The Collectors Dashboard zone related index for the main base grade is a PSA 4 with 46 graded samples. That said, there is a closer grouping of better grades as follows: PSA 5 (41); PSA 6 (43); and PSA 7 (41. The PSA population report for the ultra-high grades count just 4 samples of PSA 9 and just 1 PSA 10 grade. The sweet spot index in SGC’s universe would be between 9 samples of a 40/3 SGC grade and 8 samples of the SGC 70/5.5 grade.

In April of 2021, a PSA 5 sample of the 1948 Bowman George Mikan sold for $9,885.77 via eBay (PWCC). A PSA 6 sample sold earlier in the month for $17,220.00 via Goldin Auctions. The biggest sale seen to that time was a PSA 8 which fetched $132,000.00 via Heritage Auctions in February of 2021. Another standout sale was $73,200.00 for a PSA 8 in August 2020 via Goldin Auctions.

Despite incredibly strong card price sales in 2020 and 2021, the 1948 Bowman George Mikan’s Gem Mint card has commanded strong prices for more than a decade when it has come up for sale. The PSA 10 1948 Bowman George Mikan rookie card sold for $225,000 back in 2009 via SCP and then sold for $403,664 in a 2015 auction via SCP Auctions. To clarify this sale, SCP’s website showed the $403,664.00 sale taking place in its Fall 2015 auction.

If you ever get to go back in time, collectors and investors alike may do better financially buying a rookie George Mikan rather than buying shares of Microsoft or Apple. The very first edition of the annual Sports Americana Football & Basketball Card Price Guide from 1979 indicated prices of $4.00 in Mint and $3.00 for VG-EX condition. Those prices had risen to $75 and $35, respectively, by the same expanded publication in 1985.

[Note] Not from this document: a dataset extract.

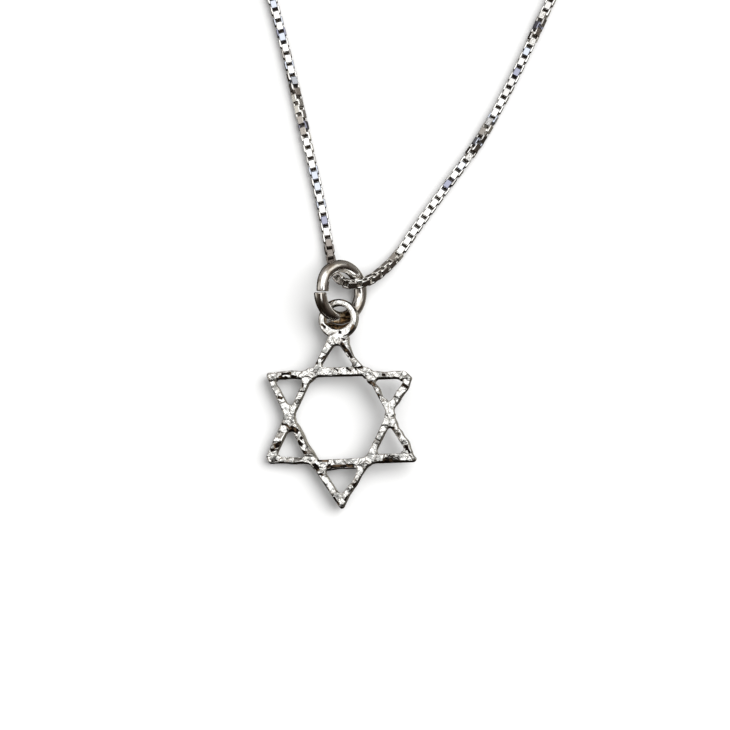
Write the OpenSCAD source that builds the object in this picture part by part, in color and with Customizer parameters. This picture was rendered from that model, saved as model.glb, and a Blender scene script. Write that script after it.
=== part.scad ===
// Star of David pendant on its box chain, laid out flat as one whole necklace.
// Millimetres. Everything lies on the plane z = 0, and +Y runs from the pendant to the clasp.

/* [Star] */
// Width of the star over its side tips
star_width = 14.8; // [13:0.1:17]
// Height of the star, from its bottom tip to its blunt top
star_height = 18; // [16:0.1:20]
// Thickness of the cast bars
star_thickness = 1.15; // [0.9:0.05:1.3]
// Width of a bar of the star
bar_width = 0.8; // [0.65:0.05:0.95]
// Rounding of the star's tips and of the corners of its openings
corner_round = 0.25; // [0.1:0.05:0.3]
// Rounding of the webs where two bars meet outside
web_round = 0.45; // [0.2:0.05:0.7]
// How far the star leans sideways as it lies, its right side up, in degrees
star_roll = 6.5; // [4:0.5:8]
// How far the star's top is lifted by the jump ring, in degrees
star_pitch = 2.2; // [1.8:0.1:2.6]

/* [Eye] */
// Inner diameter of the eye soldered on the star
eye_inner_d = 2.7; // [2.6:0.05:3]
// Width of the eye's band, seen from the front
eye_band = 0.65; // [0.5:0.05:0.75]
// Thickness of the eye from front to back
eye_thickness = 1.05; // [0.8:0.05:1.1]
// Turn of the eye against the star's face, in degrees
eye_twist = 9.5; // [7:0.5:12]

/* [Jump ring] */
// Wire diameter of the jump ring
jump_wire_d = 1.25; // [1.1:0.05:1.3]
// Outer diameter of the jump ring
jump_outer_d = 6.4; // [6.3:0.05:6.6]
// How steeply the jump ring stands, its left side up, in degrees
jump_tilt = 39; // [37:1:41]
// Width of the unsoldered seam
seam_gap = 0.12; // [0.05:0.01:0.3]

/* [Chain] */
// Width of the box chain across its flat sides
chain_width = 1; // [0.9:0.05:1]
// Clearance between the chain's ends and the rings that they hang on
chain_end_gap = 0.1; // [0.05:0.01:0.3]

/* [Clasp] */
// Outer diameter of the clasp ring
clasp_outer_d = 6; // [5.5:0.1:6.5]
// Wire diameter of the clasp ring
clasp_wire_d = 1.1; // [0.9:0.05:1.2]
// Outer diameter of the small eye soldered to the clasp
clasp_eye_outer_d = 2.1; // [2:0.05:2.3]
// Outer diameter of the two end rings
end_ring_outer_d = 2.8; // [2.7:0.05:3]
// Wire diameter of the end rings and of the clasp's eye
fine_wire_d = 0.5; // [0.4:0.05:0.55]
// Lean of the end rings, in degrees from lying flat
end_ring_lean = 60; // [56:1:66]

/* [Hidden] */
$fn = 64;

// The picture is taken from the front at this height above the table, in degrees
view_height = 78;

// Clasp ring, its eye and the end rings, in a row along X behind the neck. The end rings stand
// on the table, and the clasp leans between them with one side down on it.
clasp_x = 1;
clasp_y = 94.5;
clasp_r = (clasp_outer_d - clasp_wire_d) / 2;
clasp_eye_r = (clasp_eye_outer_d - fine_wire_d) / 2;
clasp_eye_offset = 0.15;
clasp_eye_x = clasp_r + clasp_eye_r + clasp_eye_offset;
end_ring_r = (end_ring_outer_d - fine_wire_d) / 2;
end_ring_z = end_ring_r * sin(end_ring_lean) + fine_wire_d / 2;
clasp_lean = asin((end_ring_z - clasp_wire_d / 2) / clasp_r);
end_ring_play = 0.1;
left_ring_x = clasp_x - clasp_eye_x - clasp_eye_r + fine_wire_d + end_ring_play - end_ring_r;
right_ring_x = clasp_x + clasp_r - clasp_wire_d / 2 - fine_wire_d / 2 - end_ring_play + end_ring_r;
left_end_x = left_ring_x - end_ring_r - fine_wire_d / 2 - chain_end_gap;
right_end_x = right_ring_x + end_ring_r + fine_wire_d / 2 + chain_end_gap;

// Route of the chain from the clasp's eye round to the clasp ring: x, y and height of its middle.
// It comes down the left side, goes under and through the jump ring and up the right side.
floor_z = 0.5;
chain_turn = [-5.95, -74.85, 2.05];
chain_route = [
    [left_end_x, clasp_y, end_ring_z], [-10, clasp_y, floor_z], [-28.5, 92.5, floor_z],
    [-46.5, 84.5, floor_z], [-57, 71.5, floor_z], [-59, 57, floor_z], [-54.5, 41, floor_z],
    [-46, 24, floor_z], [-36, 6, floor_z], [-26.5, -12, floor_z], [-18.6, -30, floor_z],
    [-13.8, -45.4, floor_z], [-10.7, -58.4, floor_z], [-8.3, -69.8, floor_z], [-8, -71.7, 0.7],
    [-7.8, -72.8, 1], [-7.4, -73.8, 1.4], [-6.8, -74.5, 1.8], chain_turn,
    [-5.05, -74.8, 2.2], [-4.1, -74.4, 2], [-2.9, -73.4, 1.4], [-1.4, -71.7, 0.7],
    [0.4, -69, floor_z], [3, -65.3, floor_z], [7.3, -59.1, floor_z], [10.6, -52.9, floor_z],
    [13.9, -45.8, floor_z], [21.2, -30, floor_z], [30, -12, floor_z], [39, 6, floor_z],
    [48, 24, floor_z], [55.5, 41, floor_z], [59, 57, floor_z], [57, 71.5, floor_z],
    [46.5, 84.5, floor_z], [28.5, 92.5, floor_z], [10, clasp_y, floor_z],
    [right_end_x, clasp_y, end_ring_z]];
tube_sides = 8;
tube_step = 7.5;
tube_r = chain_width / 2 / cos(180 / tube_sides);

// Middle line of the star's outer bars: share of half the width, share of half the height
neck_share = 0.88;
outline_shares = [
    [-0.11, neck_share], [-0.32, 0.515], [-0.93, 0.475], [-0.69, 0.03], [-0.94, -0.425],
    [-0.925, -0.465], [-0.36, -0.475], [0.01, -0.945], [0.12, -0.76], [0.37, -0.465],
    [0.945, -0.46], [0.645, 0.025], [0.9, 0.42], [0.85, 0.46], [0.43, 0.465],
    [0.255, 0.545], [0.125, 0.67], [0.06, 0.825], [0.06, neck_share]];

// Middle lines of the bars round each opening, in the same shares
top_shares = [[-0.05, 0.95], [-0.38, 0.52], [0.3, 0.515]];
upper_left_shares = [[-0.99, 0.495], [-0.67, -0.01], [-0.4, 0.495]];
upper_right_shares = [[0.345, 0.47], [0.665, 0.05], [0.97, 0.475]];
lower_left_shares = [[-0.68, 0.02], [-0.98, -0.485], [-0.375, -0.48]];
lower_right_shares = [[0.655, 0], [0.37, -0.46], [1, -0.46]];
bottom_shares = [[-0.325, -0.54], [0.005, -0.975], [0.36, -0.51]];
middle_shares = [
    [-0.41, 0.515], [-0.705, 0.01], [-0.355, -0.515], [0.38, -0.5],
    [0.695, 0.035], [0.415, 0.475], [0.3, 0.515]];
opening_shares = [
    top_shares, upper_left_shares, upper_right_shares, lower_left_shares,
    lower_right_shares, bottom_shares, middle_shares];

// Middle of the eye in the star's own plane: its band sits on the end of the star's neck
eye_x = -0.15;
eye_y = neck_share * star_height / 2 + bar_width / 2 + eye_inner_d / 2 + eye_band / 2;
eye_corner_r = 0.2;

// The jump ring hangs on the chain's turn and stands on the table with its right side
jump_r = (jump_outer_d - jump_wire_d) / 2;
jump_from_turn = [-1.05, -0.81];
jump_x = chain_turn.x + jump_from_turn.x;
jump_y = chain_turn.y + jump_from_turn.y;
jump_z = jump_wire_d / 2
    + jump_r * sqrt(pow(cos(view_height), 2) + pow(sin(view_height) * sin(jump_tilt), 2));

// Middle of the eye, where the jump ring's wire runs through it with some play
hang_play_share = 0.26;
hang_play = hang_play_share * (eye_inner_d - jump_wire_d) / 2;
hang_x = jump_x - hang_play;
hang_y = jump_y - (jump_r + hang_play) * sin(view_height);

// The star lies below the eye, and one of its tips touches the table
star_x = hang_x - eye_x * cos(star_roll) + eye_y * sin(star_pitch) * sin(star_roll);
star_y = hang_y - eye_y * cos(star_pitch);
resting_tip_share = [-0.98, -0.5];
star_z = star_thickness / 2 * cos(star_roll) * cos(star_pitch)
    - resting_tip_share[0] * star_width / 2 * sin(star_roll)
    - resting_tip_share[1] * star_height / 2 * sin(star_pitch) * cos(star_roll);

function unit(v) = v / norm(v);

// Direction of the route at point i: level where the chain lies on the table
function blended_direction(i) =
    let (before = chain_route[i] - chain_route[i - 1], after = chain_route[i + 1] - chain_route[i])
    unit(before) * norm(after) + unit(after) * norm(before);
function route_direction(i) =
    i == 0 ? unit(chain_route[1] - chain_route[0])
    : i == len(chain_route) - 1 ? unit(chain_route[i] - chain_route[i - 1])
    : let (d = blended_direction(i)) unit([d.x, d.y, chain_route[i].z > floor_z ? d.z : 0]);

// Smooth curve between route points i and i + 1, at t from 0 to 1
function route_point(i, t) =
    let (a = chain_route[i], b = chain_route[i + 1], span = norm(b - a))
    a * (2 * pow(t, 3) - 3 * pow(t, 2) + 1) + b * (3 * pow(t, 2) - 2 * pow(t, 3))
    + route_direction(i) * span * (pow(t, 3) - 2 * pow(t, 2) + t)
    + route_direction(i + 1) * span * (pow(t, 3) - pow(t, 2));
tube_line = concat(
    [for (i = [0 : len(chain_route) - 2])
        let (steps = ceil(norm(chain_route[i + 1] - chain_route[i]) / tube_step))
        for (k = [0 : steps - 1]) route_point(i, k / steps)],
    [chain_route[len(chain_route) - 1]]);

// Corners of the tube round point i of its line, with a flat side down
function line_direction(i) =
    unit(tube_line[min(i + 1, len(tube_line) - 1)] - tube_line[max(i - 1, 0)]);
function tube_ring(i) =
    let (along = line_direction(i), side = unit(cross([0, 0, 1], along)), up = cross(along, side))
    [for (k = [0 : tube_sides - 1])
        let (angle = 360 * (k + 0.5) / tube_sides)
        tube_line[i] + tube_r * (cos(angle) * side + sin(angle) * up)];

module ring(middle_r, wire_d) {
    rotate_extrude()
        translate([middle_r, 0])
            circle(d = wire_d);
}

module rounded_band(width, thickness, corner_r) {
    square([width - 2 * corner_r, thickness], center = true);
    square([width, thickness - 2 * corner_r], center = true);
    for (x = [-1, 1], y = [-1, 1])
        translate([x * (width / 2 - corner_r), y * (thickness / 2 - corner_r)])
            circle(r = corner_r);
}

module star_shape(shares) {
    polygon([for (share = shares) [share[0] * star_width / 2, share[1] * star_height / 2]]);
}

module star_face() {
    difference() {
        offset(r = -web_round)
            offset(r = web_round + corner_round)
                offset(delta = bar_width / 2 - corner_round)
                    star_shape(outline_shares);
        for (shares = opening_shares)
            offset(r = corner_round)
                offset(delta = -bar_width / 2 - corner_round)
                    star_shape(shares);
    }
}

module eye() {
    translate([eye_x, eye_y, 0])
        rotate([0, -eye_twist, 0])
            rotate_extrude()
                translate([eye_inner_d / 2 + eye_band / 2, 0])
                    rounded_band(eye_band, eye_thickness, eye_corner_r);
}

module star() {
    color("silver")
        translate([star_x, star_y, star_z])
            rotate([star_pitch, -star_roll, 0]) {
                linear_extrude(star_thickness, center = true, $fn = 32)
                    star_face();
                eye();
            }
}

module jump_ring() {
    color("darkgray")
        translate([jump_x, jump_y, jump_z])
            rotate([90 - view_height, 0, 0])
                rotate([0, jump_tilt, 0])
                    difference() {
                        ring(jump_r, jump_wire_d);
                        translate([-jump_r, 0, 0])
                            cube([2 * jump_wire_d, seam_gap, 2 * jump_wire_d], center = true);
                    }
}

module chain() {
    rings = len(tube_line);
    color("lightgray")
        polyhedron(
            points = [for (i = [0 : rings - 1]) each tube_ring(i)],
            faces = concat(
                [[for (k = [0 : tube_sides - 1]) k]],
                [for (i = [0 : rings - 2], k = [0 : tube_sides - 1])
                    let (a = i * tube_sides + k, b = i * tube_sides + (k + 1) % tube_sides)
                    each [[a, a + tube_sides, b], [b, a + tube_sides, b + tube_sides]]],
                [[for (k = [tube_sides - 1 : -1 : 0]) (rings - 1) * tube_sides + k]]));
}

module clasp() {
    color("silver")
        translate([clasp_x, clasp_y, end_ring_z])
            rotate([-clasp_lean, 0, 0]) {
                ring(clasp_r, clasp_wire_d);
                translate([-clasp_eye_x, 0, 0])
                    ring(clasp_eye_r, fine_wire_d);
            }
}

module end_ring(x) {
    color("darkgray")
        translate([x, clasp_y, end_ring_z])
            rotate([end_ring_lean, 0, 0])
                ring(end_ring_r, fine_wire_d);
}

module end_ring_left() { end_ring(left_ring_x); }
module end_ring_right() { end_ring(right_ring_x); }

star();
jump_ring();
chain();
clasp();
end_ring_left();
end_ring_right();
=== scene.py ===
import math
import random

import bmesh
import bpy
import numpy as np
from mathutils import Matrix, Vector


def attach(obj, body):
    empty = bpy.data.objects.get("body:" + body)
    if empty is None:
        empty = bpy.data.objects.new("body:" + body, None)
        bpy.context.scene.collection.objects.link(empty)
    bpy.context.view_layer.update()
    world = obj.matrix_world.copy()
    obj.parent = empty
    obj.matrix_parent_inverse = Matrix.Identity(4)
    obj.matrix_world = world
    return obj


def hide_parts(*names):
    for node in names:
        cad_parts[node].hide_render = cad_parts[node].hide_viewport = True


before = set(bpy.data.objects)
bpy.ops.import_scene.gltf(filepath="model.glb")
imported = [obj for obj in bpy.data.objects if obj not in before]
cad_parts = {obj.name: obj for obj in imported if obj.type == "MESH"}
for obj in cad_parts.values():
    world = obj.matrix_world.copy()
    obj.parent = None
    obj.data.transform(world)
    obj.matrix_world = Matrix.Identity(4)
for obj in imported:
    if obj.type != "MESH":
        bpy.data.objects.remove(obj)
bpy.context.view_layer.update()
mm = 0.001
toMetres = Matrix.Scale(mm, 4)
fullTurn = 2 * math.pi


# camera: the photograph's view; its height above the table in degrees, the rest in mm
view = {
    "height": 78,
    "target": (-4.55, -82.63, 0),
    "width": 73,
    "lens": 200,
    "sensor": 36,
    "nearest": 10,
    "farthest": 50000,
}


def makeCamera():
    camera = bpy.data.objects.new("camera", bpy.data.cameras.new("camera"))
    bpy.context.scene.collection.objects.link(camera)
    camera.data.lens = view["lens"]
    camera.data.sensor_width = view["sensor"]
    camera.data.clip_start = view["nearest"] * mm
    camera.data.clip_end = view["farthest"] * mm
    tilt = math.radians(view["height"])
    back = Vector((0, -math.cos(tilt), math.sin(tilt)))
    away = view["width"] * view["lens"] / view["sensor"]
    camera.location = (Vector(view["target"]) + back * away) * mm
    camera.rotation_mode = "QUATERNION"
    camera.rotation_quaternion = (-back).to_track_quat("-Z", "Y")
    bpy.context.scene.camera = camera


makeCamera()
print("camera set")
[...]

And for another very strong outing, the fractional ownership Collectable app sold the original wire photo for the 1948 Bowman George Mikan fractionally with a market cap of $53,500.00. That was after the wire photo sold for $40,800.00 through Heritage Auctions in February of 2021.

It has generally been considered to be the case that baseball cards are the number-one focal point of sports collectibles. Basketball cards have been coming on strong, and the meteoric record-shattering prices from 2019 to 2021 has been impossible to ignore.